- _Set problem_
Quote exactly the lines spanning from the top of the data below to the line that contains "return warp", including both.

- _Data segment_
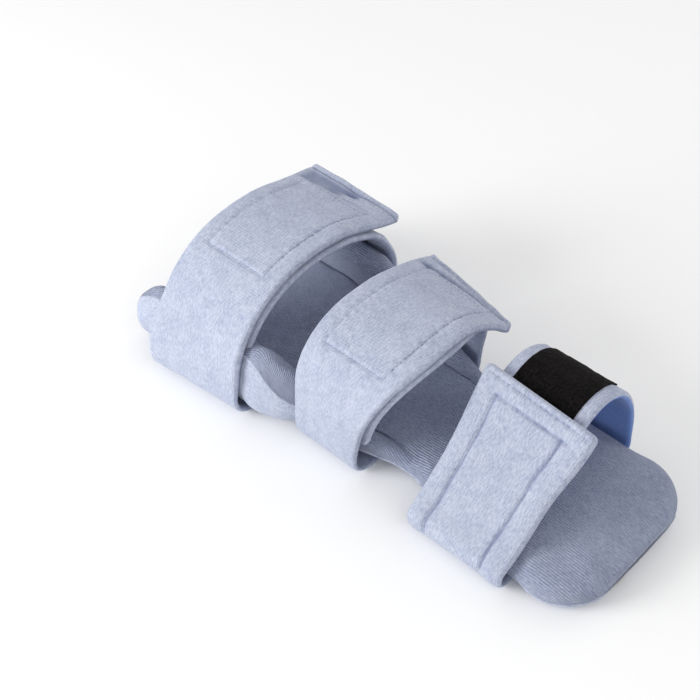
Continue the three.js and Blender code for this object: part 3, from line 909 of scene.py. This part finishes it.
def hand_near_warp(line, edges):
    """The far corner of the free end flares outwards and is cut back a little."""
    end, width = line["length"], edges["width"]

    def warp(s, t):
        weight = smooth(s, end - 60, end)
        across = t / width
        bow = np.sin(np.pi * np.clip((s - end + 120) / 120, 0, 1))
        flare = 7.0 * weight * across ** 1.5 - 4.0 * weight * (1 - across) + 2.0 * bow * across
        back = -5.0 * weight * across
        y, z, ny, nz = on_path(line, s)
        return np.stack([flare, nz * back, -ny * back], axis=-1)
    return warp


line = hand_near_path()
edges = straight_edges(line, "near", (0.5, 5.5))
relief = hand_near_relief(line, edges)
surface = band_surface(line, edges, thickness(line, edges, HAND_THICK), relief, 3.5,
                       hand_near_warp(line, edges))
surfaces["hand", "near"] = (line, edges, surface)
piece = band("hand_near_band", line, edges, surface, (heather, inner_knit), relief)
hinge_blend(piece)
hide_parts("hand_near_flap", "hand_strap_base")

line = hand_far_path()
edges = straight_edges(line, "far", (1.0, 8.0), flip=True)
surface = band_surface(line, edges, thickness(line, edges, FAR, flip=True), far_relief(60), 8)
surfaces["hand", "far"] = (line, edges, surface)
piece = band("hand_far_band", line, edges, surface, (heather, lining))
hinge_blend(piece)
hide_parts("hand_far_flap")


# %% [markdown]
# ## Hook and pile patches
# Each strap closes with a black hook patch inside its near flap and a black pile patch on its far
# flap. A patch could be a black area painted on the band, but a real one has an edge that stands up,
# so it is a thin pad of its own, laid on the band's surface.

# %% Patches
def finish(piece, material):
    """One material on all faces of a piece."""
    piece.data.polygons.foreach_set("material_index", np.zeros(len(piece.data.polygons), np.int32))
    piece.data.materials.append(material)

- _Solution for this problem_
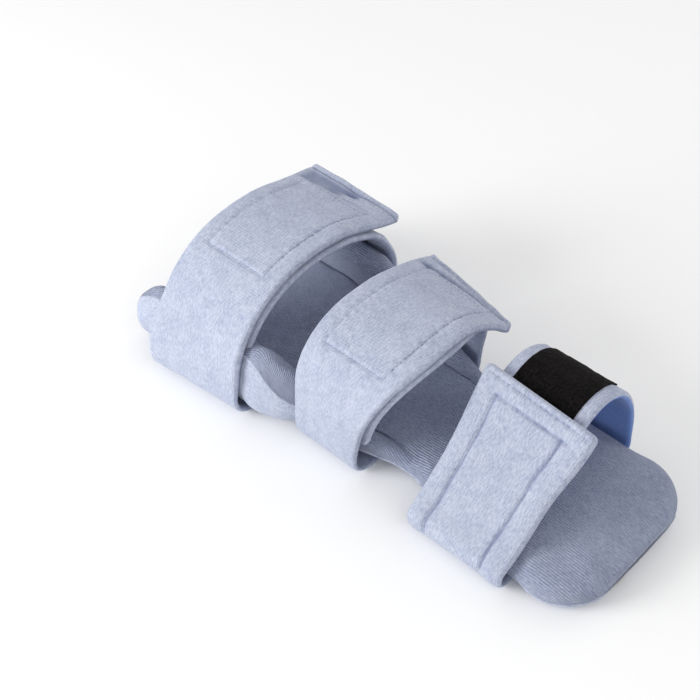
Continue the three.js and Blender code for this object: part 3, from line 909 of scene.py. This part finishes it.
def hand_near_warp(line, edges):
    """The far corner of the free end flares outwards and is cut back a little."""
    end, width = line["length"], edges["width"]

    def warp(s, t):
        weight = smooth(s, end - 60, end)
        across = t / width
        bow = np.sin(np.pi * np.clip((s - end + 120) / 120, 0, 1))
        flare = 7.0 * weight * across ** 1.5 - 4.0 * weight * (1 - across) + 2.0 * bow * across
        back = -5.0 * weight * across
        y, z, ny, nz = on_path(line, s)
        return np.stack([flare, nz * back, -ny * back], axis=-1)
    return warp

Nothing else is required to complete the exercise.